── Data block ──
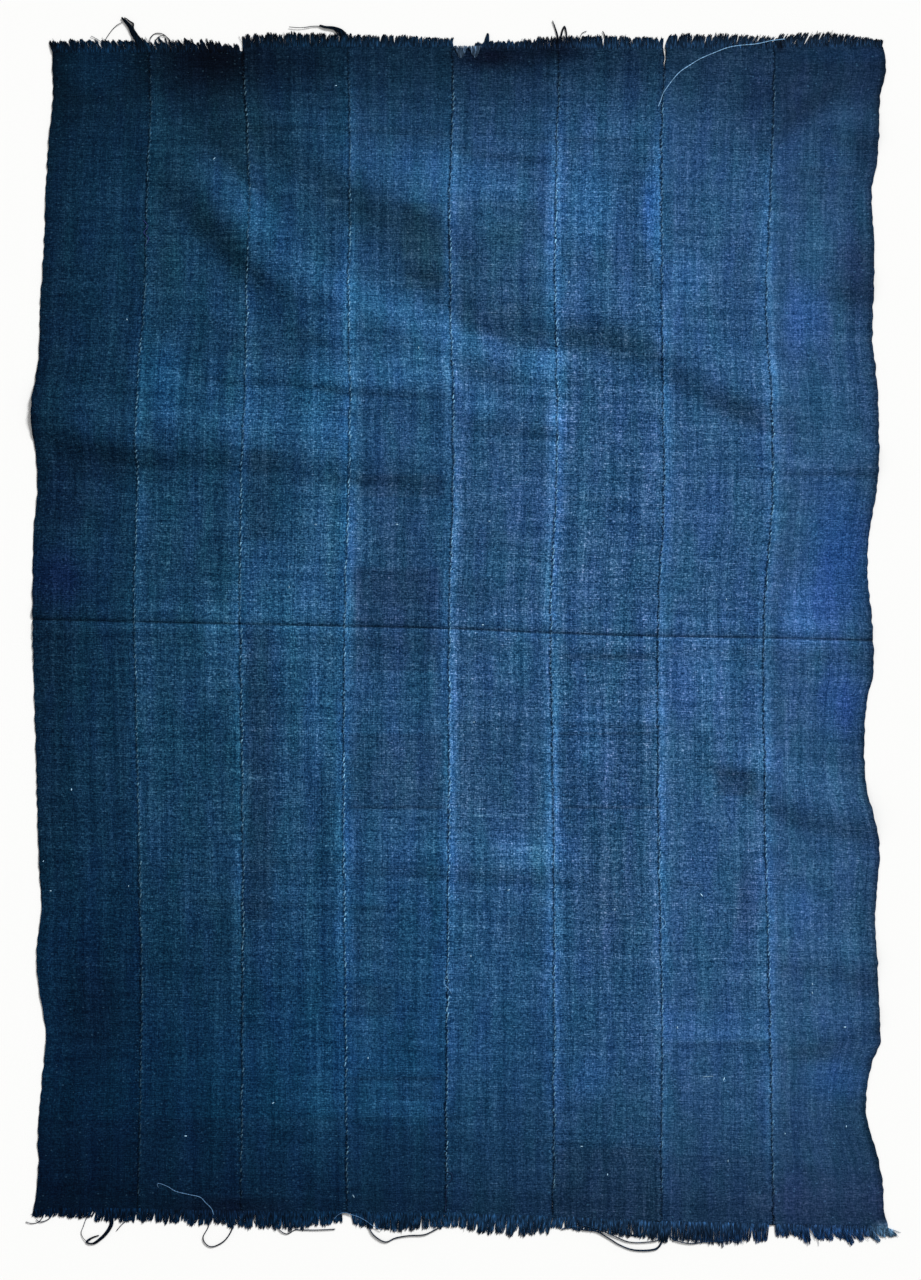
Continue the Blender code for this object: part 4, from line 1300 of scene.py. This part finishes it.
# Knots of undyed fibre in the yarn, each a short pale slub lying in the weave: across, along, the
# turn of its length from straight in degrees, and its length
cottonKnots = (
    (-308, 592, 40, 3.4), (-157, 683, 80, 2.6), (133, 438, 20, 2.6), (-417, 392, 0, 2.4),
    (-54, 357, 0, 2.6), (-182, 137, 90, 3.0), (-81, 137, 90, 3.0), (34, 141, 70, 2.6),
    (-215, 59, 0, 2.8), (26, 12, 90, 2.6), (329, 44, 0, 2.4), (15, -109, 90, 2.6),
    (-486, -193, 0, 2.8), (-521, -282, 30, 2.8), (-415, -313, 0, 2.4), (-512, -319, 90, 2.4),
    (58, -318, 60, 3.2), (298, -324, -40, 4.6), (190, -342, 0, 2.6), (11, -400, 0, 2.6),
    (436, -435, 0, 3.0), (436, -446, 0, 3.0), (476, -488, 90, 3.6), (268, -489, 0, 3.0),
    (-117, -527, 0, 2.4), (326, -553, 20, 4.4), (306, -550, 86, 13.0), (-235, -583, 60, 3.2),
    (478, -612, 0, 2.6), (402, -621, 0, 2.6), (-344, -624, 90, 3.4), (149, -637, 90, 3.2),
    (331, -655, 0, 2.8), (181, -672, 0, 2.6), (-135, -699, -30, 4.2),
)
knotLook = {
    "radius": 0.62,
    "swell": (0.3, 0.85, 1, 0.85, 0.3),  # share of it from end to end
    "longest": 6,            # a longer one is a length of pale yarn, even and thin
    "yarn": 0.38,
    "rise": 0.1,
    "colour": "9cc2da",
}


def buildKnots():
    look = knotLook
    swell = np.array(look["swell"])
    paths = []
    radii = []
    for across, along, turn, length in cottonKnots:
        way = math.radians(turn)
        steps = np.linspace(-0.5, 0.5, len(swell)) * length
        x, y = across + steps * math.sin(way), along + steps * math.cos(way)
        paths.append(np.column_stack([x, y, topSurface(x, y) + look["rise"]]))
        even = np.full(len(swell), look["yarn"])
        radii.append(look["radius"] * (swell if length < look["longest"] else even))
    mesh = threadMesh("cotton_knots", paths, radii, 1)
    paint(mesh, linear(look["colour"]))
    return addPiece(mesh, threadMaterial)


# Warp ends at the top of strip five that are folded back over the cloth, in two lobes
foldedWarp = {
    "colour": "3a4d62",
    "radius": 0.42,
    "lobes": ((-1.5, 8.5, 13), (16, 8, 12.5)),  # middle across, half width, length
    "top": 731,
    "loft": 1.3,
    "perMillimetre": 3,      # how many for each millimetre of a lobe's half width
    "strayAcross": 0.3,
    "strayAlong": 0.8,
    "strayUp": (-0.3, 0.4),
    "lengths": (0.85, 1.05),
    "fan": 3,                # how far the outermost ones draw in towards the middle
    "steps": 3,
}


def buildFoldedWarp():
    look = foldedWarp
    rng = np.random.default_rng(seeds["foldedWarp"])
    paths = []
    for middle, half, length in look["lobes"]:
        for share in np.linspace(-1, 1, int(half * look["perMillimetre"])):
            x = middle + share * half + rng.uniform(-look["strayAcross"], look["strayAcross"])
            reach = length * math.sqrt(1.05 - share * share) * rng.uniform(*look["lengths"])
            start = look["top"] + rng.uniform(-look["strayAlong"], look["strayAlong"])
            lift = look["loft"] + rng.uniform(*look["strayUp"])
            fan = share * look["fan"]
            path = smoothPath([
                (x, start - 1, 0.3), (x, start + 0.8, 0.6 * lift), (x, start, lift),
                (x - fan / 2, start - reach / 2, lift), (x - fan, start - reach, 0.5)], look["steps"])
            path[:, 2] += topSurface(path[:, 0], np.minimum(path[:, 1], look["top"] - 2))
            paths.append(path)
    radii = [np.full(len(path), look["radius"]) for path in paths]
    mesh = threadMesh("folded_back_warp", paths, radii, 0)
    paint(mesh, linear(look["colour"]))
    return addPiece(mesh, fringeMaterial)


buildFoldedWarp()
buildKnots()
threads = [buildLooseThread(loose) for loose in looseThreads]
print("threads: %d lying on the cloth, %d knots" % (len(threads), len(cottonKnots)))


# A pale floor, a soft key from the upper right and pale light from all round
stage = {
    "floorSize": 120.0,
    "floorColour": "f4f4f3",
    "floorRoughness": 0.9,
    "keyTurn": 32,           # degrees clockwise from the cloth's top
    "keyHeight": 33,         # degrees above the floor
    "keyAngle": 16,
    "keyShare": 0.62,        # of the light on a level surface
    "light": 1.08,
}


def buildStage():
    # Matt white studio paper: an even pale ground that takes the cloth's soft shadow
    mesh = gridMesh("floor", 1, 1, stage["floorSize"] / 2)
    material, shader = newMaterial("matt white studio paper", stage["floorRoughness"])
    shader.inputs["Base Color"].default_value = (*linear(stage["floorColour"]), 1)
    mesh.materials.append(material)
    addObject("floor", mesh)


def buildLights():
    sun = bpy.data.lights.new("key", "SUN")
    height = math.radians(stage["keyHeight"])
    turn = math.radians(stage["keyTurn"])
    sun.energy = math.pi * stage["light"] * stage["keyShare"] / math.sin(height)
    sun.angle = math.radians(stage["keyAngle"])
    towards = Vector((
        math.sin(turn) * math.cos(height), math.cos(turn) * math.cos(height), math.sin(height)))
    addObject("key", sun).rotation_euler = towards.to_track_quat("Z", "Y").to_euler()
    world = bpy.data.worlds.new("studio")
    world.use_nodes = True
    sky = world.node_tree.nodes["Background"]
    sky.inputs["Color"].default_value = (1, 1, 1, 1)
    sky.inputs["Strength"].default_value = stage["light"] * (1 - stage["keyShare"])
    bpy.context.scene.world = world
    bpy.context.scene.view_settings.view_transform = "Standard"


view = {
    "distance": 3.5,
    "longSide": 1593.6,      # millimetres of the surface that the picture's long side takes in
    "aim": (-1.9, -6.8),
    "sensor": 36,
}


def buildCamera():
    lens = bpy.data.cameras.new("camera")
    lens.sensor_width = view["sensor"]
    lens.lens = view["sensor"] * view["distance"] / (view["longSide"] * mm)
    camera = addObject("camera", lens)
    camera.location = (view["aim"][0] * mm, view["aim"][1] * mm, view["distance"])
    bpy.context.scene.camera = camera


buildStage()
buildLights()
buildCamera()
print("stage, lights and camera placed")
───
Output all of the data again, exactly.

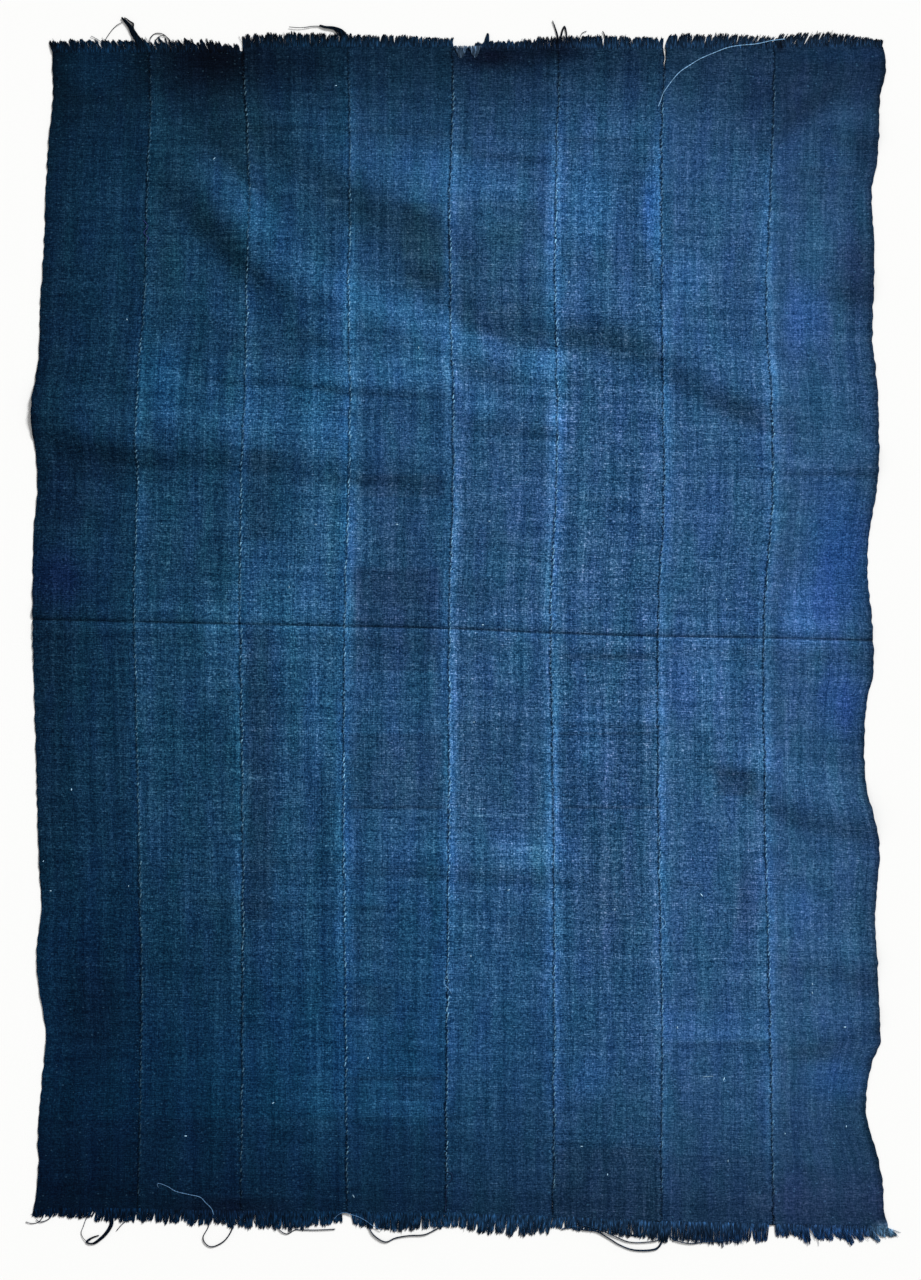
Continue the Blender code for this object: part 4, from line 1300 of scene.py. This part finishes it.
# Knots of undyed fibre in the yarn, each a short pale slub lying in the weave: across, along, the
# turn of its length from straight in degrees, and its length
cottonKnots = (
    (-308, 592, 40, 3.4), (-157, 683, 80, 2.6), (133, 438, 20, 2.6), (-417, 392, 0, 2.4),
    (-54, 357, 0, 2.6), (-182, 137, 90, 3.0), (-81, 137, 90, 3.0), (34, 141, 70, 2.6),
    (-215, 59, 0, 2.8), (26, 12, 90, 2.6), (329, 44, 0, 2.4), (15, -109, 90, 2.6),
    (-486, -193, 0, 2.8), (-521, -282, 30, 2.8), (-415, -313, 0, 2.4), (-512, -319, 90, 2.4),
    (58, -318, 60, 3.2), (298, -324, -40, 4.6), (190, -342, 0, 2.6), (11, -400, 0, 2.6),
    (436, -435, 0, 3.0), (436, -446, 0, 3.0), (476, -488, 90, 3.6), (268, -489, 0, 3.0),
    (-117, -527, 0, 2.4), (326, -553, 20, 4.4), (306, -550, 86, 13.0), (-235, -583, 60, 3.2),
    (478, -612, 0, 2.6), (402, -621, 0, 2.6), (-344, -624, 90, 3.4), (149, -637, 90, 3.2),
    (331, -655, 0, 2.8), (181, -672, 0, 2.6), (-135, -699, -30, 4.2),
)
knotLook = {
    "radius": 0.62,
    "swell": (0.3, 0.85, 1, 0.85, 0.3),  # share of it from end to end
    "longest": 6,            # a longer one is a length of pale yarn, even and thin
    "yarn": 0.38,
    "rise": 0.1,
    "colour": "9cc2da",
}


def buildKnots():
    look = knotLook
    swell = np.array(look["swell"])
    paths = []
    radii = []
    for across, along, turn, length in cottonKnots:
        way = math.radians(turn)
        steps = np.linspace(-0.5, 0.5, len(swell)) * length
        x, y = across + steps * math.sin(way), along + steps * math.cos(way)
        paths.append(np.column_stack([x, y, topSurface(x, y) + look["rise"]]))
        even = np.full(len(swell), look["yarn"])
        radii.append(look["radius"] * (swell if length < look["longest"] else even))
    mesh = threadMesh("cotton_knots", paths, radii, 1)
    paint(mesh, linear(look["colour"]))
    return addPiece(mesh, threadMaterial)


# Warp ends at the top of strip five that are folded back over the cloth, in two lobes
foldedWarp = {
    "colour": "3a4d62",
    "radius": 0.42,
    "lobes": ((-1.5, 8.5, 13), (16, 8, 12.5)),  # middle across, half width, length
    "top": 731,
    "loft": 1.3,
    "perMillimetre": 3,      # how many for each millimetre of a lobe's half width
    "strayAcross": 0.3,
    "strayAlong": 0.8,
    "strayUp": (-0.3, 0.4),
    "lengths": (0.85, 1.05),
    "fan": 3,                # how far the outermost ones draw in towards the middle
    "steps": 3,
}


def buildFoldedWarp():
    look = foldedWarp
    rng = np.random.default_rng(seeds["foldedWarp"])
    paths = []
    for middle, half, length in look["lobes"]:
        for share in np.linspace(-1, 1, int(half * look["perMillimetre"])):
            x = middle + share * half + rng.uniform(-look["strayAcross"], look["strayAcross"])
            reach = length * math.sqrt(1.05 - share * share) * rng.uniform(*look["lengths"])
            start = look["top"] + rng.uniform(-look["strayAlong"], look["strayAlong"])
            lift = look["loft"] + rng.uniform(*look["strayUp"])
            fan = share * look["fan"]
            path = smoothPath([
                (x, start - 1, 0.3), (x, start + 0.8, 0.6 * lift), (x, start, lift),
                (x - fan / 2, start - reach / 2, lift), (x - fan, start - reach, 0.5)], look["steps"])
            path[:, 2] += topSurface(path[:, 0], np.minimum(path[:, 1], look["top"] - 2))
            paths.append(path)
    radii = [np.full(len(path), look["radius"]) for path in paths]
    mesh = threadMesh("folded_back_warp", paths, radii, 0)
    paint(mesh, linear(look["colour"]))
    return addPiece(mesh, fringeMaterial)


buildFoldedWarp()
buildKnots()
threads = [buildLooseThread(loose) for loose in looseThreads]
print("threads: %d lying on the cloth, %d knots" % (len(threads), len(cottonKnots)))


# A pale floor, a soft key from the upper right and pale light from all round
stage = {
    "floorSize": 120.0,
    "floorColour": "f4f4f3",
    "floorRoughness": 0.9,
    "keyTurn": 32,           # degrees clockwise from the cloth's top
    "keyHeight": 33,         # degrees above the floor
    "keyAngle": 16,
    "keyShare": 0.62,        # of the light on a level surface
    "light": 1.08,
}


def buildStage():
    # Matt white studio paper: an even pale ground that takes the cloth's soft shadow
    mesh = gridMesh("floor", 1, 1, stage["floorSize"] / 2)
    material, shader = newMaterial("matt white studio paper", stage["floorRoughness"])
    shader.inputs["Base Color"].default_value = (*linear(stage["floorColour"]), 1)
    mesh.materials.append(material)
    addObject("floor", mesh)


def buildLights():
    sun = bpy.data.lights.new("key", "SUN")
    height = math.radians(stage["keyHeight"])
    turn = math.radians(stage["keyTurn"])
    sun.energy = math.pi * stage["light"] * stage["keyShare"] / math.sin(height)
    sun.angle = math.radians(stage["keyAngle"])
    towards = Vector((
        math.sin(turn) * math.cos(height), math.cos(turn) * math.cos(height), math.sin(height)))
    addObject("key", sun).rotation_euler = towards.to_track_quat("Z", "Y").to_euler()
    world = bpy.data.worlds.new("studio")
    world.use_nodes = True
    sky = world.node_tree.nodes["Background"]
    sky.inputs["Color"].default_value = (1, 1, 1, 1)
    sky.inputs["Strength"].default_value = stage["light"] * (1 - stage["keyShare"])
    bpy.context.scene.world = world
    bpy.context.scene.view_settings.view_transform = "Standard"


view = {
    "distance": 3.5,
    "longSide": 1593.6,      # millimetres of the surface that the picture's long side takes in
    "aim": (-1.9, -6.8),
    "sensor": 36,
}


def buildCamera():
    lens = bpy.data.cameras.new("camera")
    lens.sensor_width = view["sensor"]
    lens.lens = view["sensor"] * view["distance"] / (view["longSide"] * mm)
    camera = addObject("camera", lens)
    camera.location = (view["aim"][0] * mm, view["aim"][1] * mm, view["distance"])
    bpy.context.scene.camera = camera


buildStage()
buildLights()
buildCamera()
print("stage, lights and camera placed")